### [Data lines]
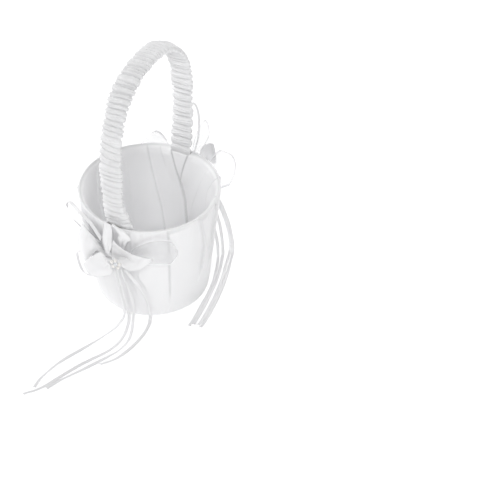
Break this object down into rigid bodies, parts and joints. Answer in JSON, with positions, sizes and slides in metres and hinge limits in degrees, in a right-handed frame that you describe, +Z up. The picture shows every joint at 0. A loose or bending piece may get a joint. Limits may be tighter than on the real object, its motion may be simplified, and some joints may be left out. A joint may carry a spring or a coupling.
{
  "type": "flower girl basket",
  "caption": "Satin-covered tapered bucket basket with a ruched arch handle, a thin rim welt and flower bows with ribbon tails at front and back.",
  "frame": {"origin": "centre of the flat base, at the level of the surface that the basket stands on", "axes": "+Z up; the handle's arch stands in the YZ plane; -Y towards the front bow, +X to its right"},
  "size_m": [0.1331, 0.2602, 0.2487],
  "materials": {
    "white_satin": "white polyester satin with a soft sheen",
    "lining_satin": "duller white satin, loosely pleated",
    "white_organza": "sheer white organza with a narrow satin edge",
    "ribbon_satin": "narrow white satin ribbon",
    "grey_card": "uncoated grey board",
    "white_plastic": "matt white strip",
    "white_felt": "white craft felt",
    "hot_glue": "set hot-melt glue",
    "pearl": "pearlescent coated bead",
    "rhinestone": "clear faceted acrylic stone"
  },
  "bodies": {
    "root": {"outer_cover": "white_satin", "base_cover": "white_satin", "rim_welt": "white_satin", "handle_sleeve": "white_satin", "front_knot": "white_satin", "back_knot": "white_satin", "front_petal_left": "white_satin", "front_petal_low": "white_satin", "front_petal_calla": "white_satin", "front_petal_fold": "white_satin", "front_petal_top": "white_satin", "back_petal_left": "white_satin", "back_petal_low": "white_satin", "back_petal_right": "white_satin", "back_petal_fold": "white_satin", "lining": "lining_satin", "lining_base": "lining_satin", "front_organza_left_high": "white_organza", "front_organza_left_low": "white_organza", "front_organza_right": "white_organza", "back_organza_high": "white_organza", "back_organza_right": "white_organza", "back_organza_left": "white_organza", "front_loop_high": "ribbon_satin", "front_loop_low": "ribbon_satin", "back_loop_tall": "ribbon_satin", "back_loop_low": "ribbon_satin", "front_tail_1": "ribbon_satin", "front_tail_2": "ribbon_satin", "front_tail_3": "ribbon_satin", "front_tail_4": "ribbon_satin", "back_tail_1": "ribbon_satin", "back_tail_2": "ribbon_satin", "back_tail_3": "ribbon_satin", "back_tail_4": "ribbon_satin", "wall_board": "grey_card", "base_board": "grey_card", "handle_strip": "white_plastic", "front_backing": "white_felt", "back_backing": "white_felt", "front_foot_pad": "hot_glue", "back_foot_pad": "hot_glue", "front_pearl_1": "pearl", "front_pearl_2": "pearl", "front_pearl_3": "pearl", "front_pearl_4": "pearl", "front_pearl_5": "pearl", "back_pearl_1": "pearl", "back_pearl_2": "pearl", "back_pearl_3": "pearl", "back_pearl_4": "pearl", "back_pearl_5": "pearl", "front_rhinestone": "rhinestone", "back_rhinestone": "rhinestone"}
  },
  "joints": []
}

### [Aim]
Write out the whole listing exactly.

### [Written solution]
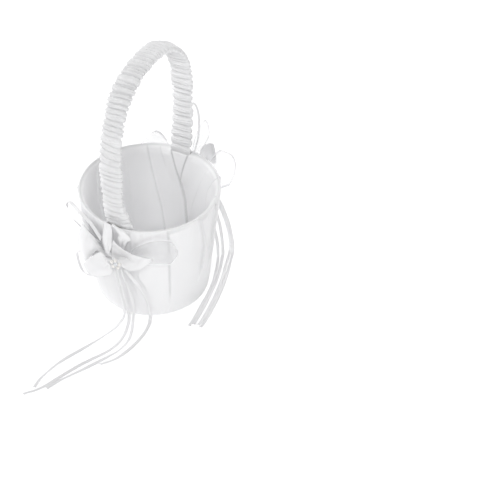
Break this object down into rigid bodies, parts and joints. Answer in JSON, with positions, sizes and slides in metres and hinge limits in degrees, in a right-handed frame that you describe, +Z up. The picture shows every joint at 0. A loose or bending piece may get a joint. Limits may be tighter than on the real object, its motion may be simplified, and some joints may be left out. A joint may carry a spring or a coupling.
{
  "type": "flower girl basket",
  "caption": "Satin-covered tapered bucket basket with a ruched arch handle, a thin rim welt and flower bows with ribbon tails at front and back.",
  "frame": {"origin": "centre of the flat base, at the level of the surface that the basket stands on", "axes": "+Z up; the handle's arch stands in the YZ plane; -Y towards the front bow, +X to its right"},
  "size_m": [0.1331, 0.2602, 0.2487],
  "materials": {
    "white_satin": "white polyester satin with a soft sheen",
    "lining_satin": "duller white satin, loosely pleated",
    "white_organza": "sheer white organza with a narrow satin edge",
    "ribbon_satin": "narrow white satin ribbon",
    "grey_card": "uncoated grey board",
    "white_plastic": "matt white strip",
    "white_felt": "white craft felt",
    "hot_glue": "set hot-melt glue",
    "pearl": "pearlescent coated bead",
    "rhinestone": "clear faceted acrylic stone"
  },
  "bodies": {
    "root": {"outer_cover": "white_satin", "base_cover": "white_satin", "rim_welt": "white_satin", "handle_sleeve": "white_satin", "front_knot": "white_satin", "back_knot": "white_satin", "front_petal_left": "white_satin", "front_petal_low": "white_satin", "front_petal_calla": "white_satin", "front_petal_fold": "white_satin", "front_petal_top": "white_satin", "back_petal_left": "white_satin", "back_petal_low": "white_satin", "back_petal_right": "white_satin", "back_petal_fold": "white_satin", "lining": "lining_satin", "lining_base": "lining_satin", "front_organza_left_high": "white_organza", "front_organza_left_low": "white_organza", "front_organza_right": "white_organza", "back_organza_high": "white_organza", "back_organza_right": "white_organza", "back_organza_left": "white_organza", "front_loop_high": "ribbon_satin", "front_loop_low": "ribbon_satin", "back_loop_tall": "ribbon_satin", "back_loop_low": "ribbon_satin", "front_tail_1": "ribbon_satin", "front_tail_2": "ribbon_satin", "front_tail_3": "ribbon_satin", "front_tail_4": "ribbon_satin", "back_tail_1": "ribbon_satin", "back_tail_2": "ribbon_satin", "back_tail_3": "ribbon_satin", "back_tail_4": "ribbon_satin", "wall_board": "grey_card", "base_board": "grey_card", "handle_strip": "white_plastic", "front_backing": "white_felt", "back_backing": "white_felt", "front_foot_pad": "hot_glue", "back_foot_pad": "hot_glue", "front_pearl_1": "pearl", "front_pearl_2": "pearl", "front_pearl_3": "pearl", "front_pearl_4": "pearl", "front_pearl_5": "pearl", "back_pearl_1": "pearl", "back_pearl_2": "pearl", "back_pearl_3": "pearl", "back_pearl_4": "pearl", "back_pearl_5": "pearl", "front_rhinestone": "rhinestone", "back_rhinestone": "rhinestone"}
  },
  "joints": []
}